Write out the whole listing again, exactly.

========

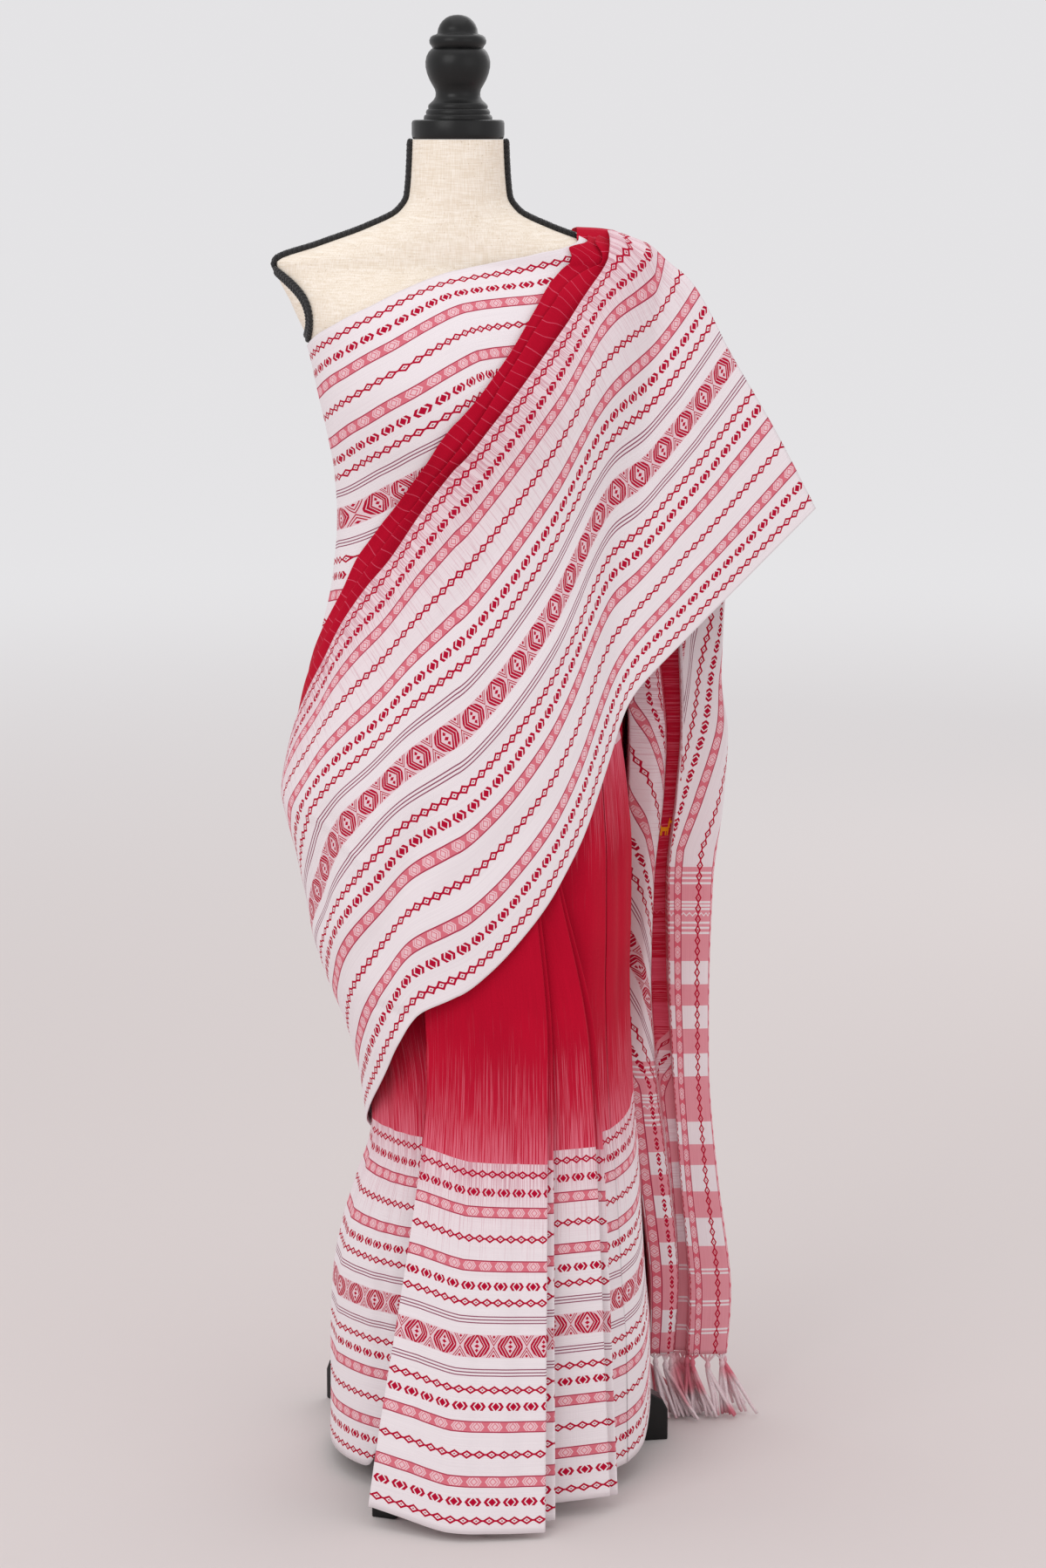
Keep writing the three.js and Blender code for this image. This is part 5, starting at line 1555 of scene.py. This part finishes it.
# %% [markdown]
# ## Floor and light
#
# The photograph was taken in a pale studio with soft light from all sides. Here
# the floor's colour is painted paler with distance, as painted light, until it
# equals the light behind it, so no edge shows and the object can be seen from every side.

# %% Studio
WORLD_COLOUR, WORLD_STRENGTH = "F4F3F5", 0.86
bpy.ops.object.select_all(action="DESELECT")
bpy.ops.mesh.primitive_plane_add(size=120, location=(0, 0, 0))
floor = bpy.context.object
floor.name = floor.data.name = "studio_floor"
# Background paper: quite matt, with no gloss at all
paper, tree = new_material("matt_paper")
distance = add(tree, "VectorMath", add(tree, "TexCoord").outputs["Object"], operation="LENGTH")
distance = distance.outputs["Value"]
# Painted light: the floor is painted paler with distance, up to white far away, so it fades into
# the bright light behind it
painted_light_fade = add(tree, "MapRange", distance, 1.5, 9, 0, 1, interpolation_type="SMOOTHSTEP")
tint = add(tree, "Mix", painted_light_fade, colour("DCD4D2"), colour("FFFFFF"), data_type="RGBA")
paper_shader = add(tree, "BsdfPrincipled", sockets={
    "Base Color": tint, "Roughness": 1.0, "Specular IOR Level": 0.0})
add(tree, "OutputMaterial", paper_shader)
floor.data.materials.append(paper)
print("floor", round(floor.dimensions.x), "m wide")

# %% Lights
LIGHTS = [
    # name, place, aim, size, watts
    ("key", (-2.4, -3.4, 3.2), (0, 0, 0.8), 2.6, 40),
    ("fill", (2.8, -3.2, 2.2), (0, 0, 0.9), 3.0, 9),
    ("top", (0, 0, 4.2), (0, 0, 0.8), 3.0, 16),
    ("rear", (1.6, 3.4, 3.0), (0, 0, 0.8), 2.6, 18),
]
for name, place, aim, size, watts in LIGHTS:
    light_data = bpy.data.lights.new(name, "AREA")
    light_data.size = size
    light_data.energy = watts
    light = bpy.data.objects.new(name, light_data)
    light.location = place
    light.rotation_euler = (Vector(aim) - Vector(place)).to_track_quat("-Z", "Y").to_euler()
    bpy.context.collection.objects.link(light)
world = bpy.data.worlds.new("studio")
world.use_nodes = True
world.node_tree.nodes["Background"].inputs["Color"].default_value = colour(WORLD_COLOUR)
world.node_tree.nodes["Background"].inputs["Strength"].default_value = WORLD_STRENGTH
bpy.context.scene.world = world
bpy.context.scene.view_settings.view_transform = "Standard"
print(len(LIGHTS), "soft lights")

========

- Response to this exercise:
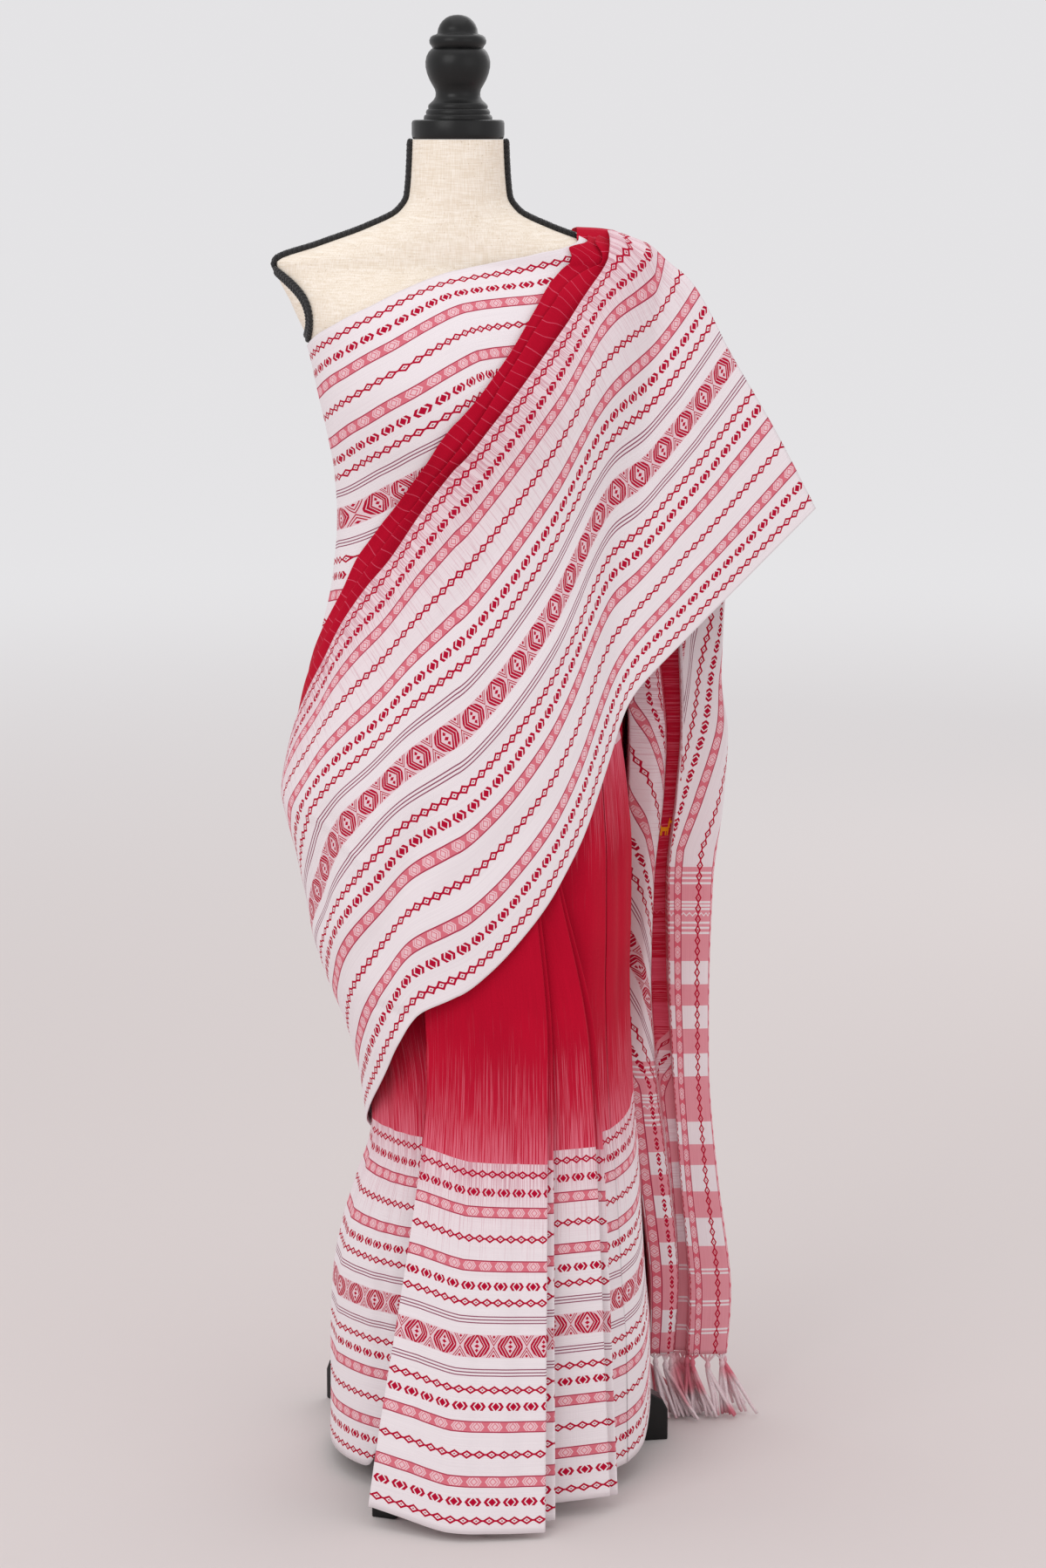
Keep writing the three.js and Blender code for this image. This is part 5, starting at line 1555 of scene.py. This part finishes it.
# %% [markdown]
# ## Floor and light
#
# The photograph was taken in a pale studio with soft light from all sides. Here
# the floor's colour is painted paler with distance, as painted light, until it
# equals the light behind it, so no edge shows and the object can be seen from every side.

# %% Studio
WORLD_COLOUR, WORLD_STRENGTH = "F4F3F5", 0.86
bpy.ops.object.select_all(action="DESELECT")
bpy.ops.mesh.primitive_plane_add(size=120, location=(0, 0, 0))
floor = bpy.context.object
floor.name = floor.data.name = "studio_floor"
# Background paper: quite matt, with no gloss at all
paper, tree = new_material("matt_paper")
distance = add(tree, "VectorMath", add(tree, "TexCoord").outputs["Object"], operation="LENGTH")
distance = distance.outputs["Value"]
# Painted light: the floor is painted paler with distance, up to white far away, so it fades into
# the bright light behind it
painted_light_fade = add(tree, "MapRange", distance, 1.5, 9, 0, 1, interpolation_type="SMOOTHSTEP")
tint = add(tree, "Mix", painted_light_fade, colour("DCD4D2"), colour("FFFFFF"), data_type="RGBA")
paper_shader = add(tree, "BsdfPrincipled", sockets={
    "Base Color": tint, "Roughness": 1.0, "Specular IOR Level": 0.0})
add(tree, "OutputMaterial", paper_shader)
floor.data.materials.append(paper)
print("floor", round(floor.dimensions.x), "m wide")

# %% Lights
LIGHTS = [
    # name, place, aim, size, watts
    ("key", (-2.4, -3.4, 3.2), (0, 0, 0.8), 2.6, 40),
    ("fill", (2.8, -3.2, 2.2), (0, 0, 0.9), 3.0, 9),
    ("top", (0, 0, 4.2), (0, 0, 0.8), 3.0, 16),
    ("rear", (1.6, 3.4, 3.0), (0, 0, 0.8), 2.6, 18),
]
for name, place, aim, size, watts in LIGHTS:
    light_data = bpy.data.lights.new(name, "AREA")
    light_data.size = size
    light_data.energy = watts
    light = bpy.data.objects.new(name, light_data)
    light.location = place
    light.rotation_euler = (Vector(aim) - Vector(place)).to_track_quat("-Z", "Y").to_euler()
    bpy.context.collection.objects.link(light)
world = bpy.data.worlds.new("studio")
world.use_nodes = True
world.node_tree.nodes["Background"].inputs["Color"].default_value = colour(WORLD_COLOUR)
world.node_tree.nodes["Background"].inputs["Strength"].default_value = WORLD_STRENGTH
bpy.context.scene.world = world
bpy.context.scene.view_settings.view_transform = "Standard"
print(len(LIGHTS), "soft lights")